## PROBLEM STATEMENT
Return the listing word for word, as given.

========================================================================

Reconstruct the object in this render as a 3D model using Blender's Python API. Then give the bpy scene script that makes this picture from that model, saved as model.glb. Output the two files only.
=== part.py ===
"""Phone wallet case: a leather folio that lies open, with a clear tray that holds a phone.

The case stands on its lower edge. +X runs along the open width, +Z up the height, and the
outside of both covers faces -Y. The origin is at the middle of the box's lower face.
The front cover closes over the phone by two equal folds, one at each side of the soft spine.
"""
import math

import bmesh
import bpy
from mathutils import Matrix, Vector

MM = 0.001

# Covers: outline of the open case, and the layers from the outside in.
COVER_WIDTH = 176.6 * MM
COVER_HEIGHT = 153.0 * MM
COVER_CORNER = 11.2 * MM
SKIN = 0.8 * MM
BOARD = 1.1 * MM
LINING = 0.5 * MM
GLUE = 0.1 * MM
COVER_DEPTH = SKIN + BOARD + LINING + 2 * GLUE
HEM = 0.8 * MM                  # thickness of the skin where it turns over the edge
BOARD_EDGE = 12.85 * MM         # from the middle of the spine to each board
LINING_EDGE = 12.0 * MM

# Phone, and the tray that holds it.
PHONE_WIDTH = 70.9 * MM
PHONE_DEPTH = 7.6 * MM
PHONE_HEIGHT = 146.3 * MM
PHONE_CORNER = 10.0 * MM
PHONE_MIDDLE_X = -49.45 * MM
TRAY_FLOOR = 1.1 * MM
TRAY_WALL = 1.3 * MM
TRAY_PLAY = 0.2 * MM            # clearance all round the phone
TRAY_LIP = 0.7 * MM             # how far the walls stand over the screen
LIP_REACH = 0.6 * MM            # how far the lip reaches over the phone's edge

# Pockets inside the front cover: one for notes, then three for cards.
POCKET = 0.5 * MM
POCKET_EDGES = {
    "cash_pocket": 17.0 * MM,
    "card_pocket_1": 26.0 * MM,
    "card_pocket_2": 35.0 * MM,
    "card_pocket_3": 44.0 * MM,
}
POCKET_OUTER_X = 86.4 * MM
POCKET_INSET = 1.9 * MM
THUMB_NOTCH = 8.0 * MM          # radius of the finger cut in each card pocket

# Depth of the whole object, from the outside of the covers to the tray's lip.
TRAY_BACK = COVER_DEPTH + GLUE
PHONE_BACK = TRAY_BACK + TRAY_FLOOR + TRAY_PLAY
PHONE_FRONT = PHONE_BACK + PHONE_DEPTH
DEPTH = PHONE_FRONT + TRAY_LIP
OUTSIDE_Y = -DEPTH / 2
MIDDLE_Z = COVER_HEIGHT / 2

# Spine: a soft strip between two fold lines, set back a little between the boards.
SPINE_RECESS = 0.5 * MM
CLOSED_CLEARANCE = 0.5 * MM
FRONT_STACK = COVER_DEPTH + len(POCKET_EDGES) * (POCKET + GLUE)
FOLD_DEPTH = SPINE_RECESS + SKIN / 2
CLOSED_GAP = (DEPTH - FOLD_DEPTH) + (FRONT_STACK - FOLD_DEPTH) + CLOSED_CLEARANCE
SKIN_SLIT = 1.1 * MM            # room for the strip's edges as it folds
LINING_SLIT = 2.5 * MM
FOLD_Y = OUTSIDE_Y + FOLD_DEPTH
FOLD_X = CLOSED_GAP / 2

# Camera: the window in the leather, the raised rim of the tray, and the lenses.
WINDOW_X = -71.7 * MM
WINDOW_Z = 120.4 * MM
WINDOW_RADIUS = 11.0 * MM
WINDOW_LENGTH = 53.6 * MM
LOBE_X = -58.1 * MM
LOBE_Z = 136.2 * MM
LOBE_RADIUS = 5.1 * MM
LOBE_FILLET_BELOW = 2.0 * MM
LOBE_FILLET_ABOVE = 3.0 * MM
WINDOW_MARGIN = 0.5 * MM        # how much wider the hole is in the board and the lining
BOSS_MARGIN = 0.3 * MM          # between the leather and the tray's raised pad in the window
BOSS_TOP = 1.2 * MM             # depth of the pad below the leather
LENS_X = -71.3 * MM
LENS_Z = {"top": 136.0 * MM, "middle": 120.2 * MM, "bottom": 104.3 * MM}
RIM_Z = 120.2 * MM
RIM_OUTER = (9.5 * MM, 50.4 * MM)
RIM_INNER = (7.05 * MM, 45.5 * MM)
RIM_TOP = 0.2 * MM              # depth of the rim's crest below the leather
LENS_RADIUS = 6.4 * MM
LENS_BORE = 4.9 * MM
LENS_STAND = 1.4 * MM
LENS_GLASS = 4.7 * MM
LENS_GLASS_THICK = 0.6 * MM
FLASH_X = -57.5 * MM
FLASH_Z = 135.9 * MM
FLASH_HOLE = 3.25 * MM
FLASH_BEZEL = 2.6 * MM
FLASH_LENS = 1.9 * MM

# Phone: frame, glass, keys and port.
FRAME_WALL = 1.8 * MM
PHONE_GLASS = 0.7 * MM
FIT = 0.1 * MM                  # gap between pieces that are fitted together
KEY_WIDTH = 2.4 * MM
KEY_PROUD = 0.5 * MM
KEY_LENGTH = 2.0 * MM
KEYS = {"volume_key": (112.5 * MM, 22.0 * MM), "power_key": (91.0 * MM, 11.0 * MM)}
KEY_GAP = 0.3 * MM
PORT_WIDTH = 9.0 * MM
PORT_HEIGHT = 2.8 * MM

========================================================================

## EXPECTED ANSWER
Reconstruct the object in this render as a 3D model using Blender's Python API. Then give the bpy scene script that makes this picture from that model, saved as model.glb. Output the two files only.
=== part.py ===
"""Phone wallet case: a leather folio that lies open, with a clear tray that holds a phone.

The case stands on its lower edge. +X runs along the open width, +Z up the height, and the
outside of both covers faces -Y. The origin is at the middle of the box's lower face.
The front cover closes over the phone by two equal folds, one at each side of the soft spine.
"""
import math

import bmesh
import bpy
from mathutils import Matrix, Vector

MM = 0.001

# Covers: outline of the open case, and the layers from the outside in.
COVER_WIDTH = 176.6 * MM
COVER_HEIGHT = 153.0 * MM
COVER_CORNER = 11.2 * MM
SKIN = 0.8 * MM
BOARD = 1.1 * MM
LINING = 0.5 * MM
GLUE = 0.1 * MM
COVER_DEPTH = SKIN + BOARD + LINING + 2 * GLUE
HEM = 0.8 * MM                  # thickness of the skin where it turns over the edge
BOARD_EDGE = 12.85 * MM         # from the middle of the spine to each board
LINING_EDGE = 12.0 * MM

# Phone, and the tray that holds it.
PHONE_WIDTH = 70.9 * MM
PHONE_DEPTH = 7.6 * MM
PHONE_HEIGHT = 146.3 * MM
PHONE_CORNER = 10.0 * MM
PHONE_MIDDLE_X = -49.45 * MM
TRAY_FLOOR = 1.1 * MM
TRAY_WALL = 1.3 * MM
TRAY_PLAY = 0.2 * MM            # clearance all round the phone
TRAY_LIP = 0.7 * MM             # how far the walls stand over the screen
LIP_REACH = 0.6 * MM            # how far the lip reaches over the phone's edge

# Pockets inside the front cover: one for notes, then three for cards.
POCKET = 0.5 * MM
POCKET_EDGES = {
    "cash_pocket": 17.0 * MM,
    "card_pocket_1": 26.0 * MM,
    "card_pocket_2": 35.0 * MM,
    "card_pocket_3": 44.0 * MM,
}
POCKET_OUTER_X = 86.4 * MM
POCKET_INSET = 1.9 * MM
THUMB_NOTCH = 8.0 * MM          # radius of the finger cut in each card pocket

# Depth of the whole object, from the outside of the covers to the tray's lip.
TRAY_BACK = COVER_DEPTH + GLUE
PHONE_BACK = TRAY_BACK + TRAY_FLOOR + TRAY_PLAY
PHONE_FRONT = PHONE_BACK + PHONE_DEPTH
DEPTH = PHONE_FRONT + TRAY_LIP
OUTSIDE_Y = -DEPTH / 2
MIDDLE_Z = COVER_HEIGHT / 2

# Spine: a soft strip between two fold lines, set back a little between the boards.
SPINE_RECESS = 0.5 * MM
CLOSED_CLEARANCE = 0.5 * MM
FRONT_STACK = COVER_DEPTH + len(POCKET_EDGES) * (POCKET + GLUE)
FOLD_DEPTH = SPINE_RECESS + SKIN / 2
CLOSED_GAP = (DEPTH - FOLD_DEPTH) + (FRONT_STACK - FOLD_DEPTH) + CLOSED_CLEARANCE
SKIN_SLIT = 1.1 * MM            # room for the strip's edges as it folds
LINING_SLIT = 2.5 * MM
FOLD_Y = OUTSIDE_Y + FOLD_DEPTH
FOLD_X = CLOSED_GAP / 2

# Camera: the window in the leather, the raised rim of the tray, and the lenses.
WINDOW_X = -71.7 * MM
WINDOW_Z = 120.4 * MM
WINDOW_RADIUS = 11.0 * MM
WINDOW_LENGTH = 53.6 * MM
LOBE_X = -58.1 * MM
LOBE_Z = 136.2 * MM
LOBE_RADIUS = 5.1 * MM
LOBE_FILLET_BELOW = 2.0 * MM
LOBE_FILLET_ABOVE = 3.0 * MM
WINDOW_MARGIN = 0.5 * MM        # how much wider the hole is in the board and the lining
BOSS_MARGIN = 0.3 * MM          # between the leather and the tray's raised pad in the window
BOSS_TOP = 1.2 * MM             # depth of the pad below the leather
LENS_X = -71.3 * MM
LENS_Z = {"top": 136.0 * MM, "middle": 120.2 * MM, "bottom": 104.3 * MM}
RIM_Z = 120.2 * MM
RIM_OUTER = (9.5 * MM, 50.4 * MM)
RIM_INNER = (7.05 * MM, 45.5 * MM)
RIM_TOP = 0.2 * MM              # depth of the rim's crest below the leather
LENS_RADIUS = 6.4 * MM
LENS_BORE = 4.9 * MM
LENS_STAND = 1.4 * MM
LENS_GLASS = 4.7 * MM
LENS_GLASS_THICK = 0.6 * MM
FLASH_X = -57.5 * MM
FLASH_Z = 135.9 * MM
FLASH_HOLE = 3.25 * MM
FLASH_BEZEL = 2.6 * MM
FLASH_LENS = 1.9 * MM

# Phone: frame, glass, keys and port.
FRAME_WALL = 1.8 * MM
PHONE_GLASS = 0.7 * MM
FIT = 0.1 * MM                  # gap between pieces that are fitted together
KEY_WIDTH = 2.4 * MM
KEY_PROUD = 0.5 * MM
KEY_LENGTH = 2.0 * MM
KEYS = {"volume_key": (112.5 * MM, 22.0 * MM), "power_key": (91.0 * MM, 11.0 * MM)}
KEY_GAP = 0.3 * MM
PORT_WIDTH = 9.0 * MM
PORT_HEIGHT = 2.8 * MM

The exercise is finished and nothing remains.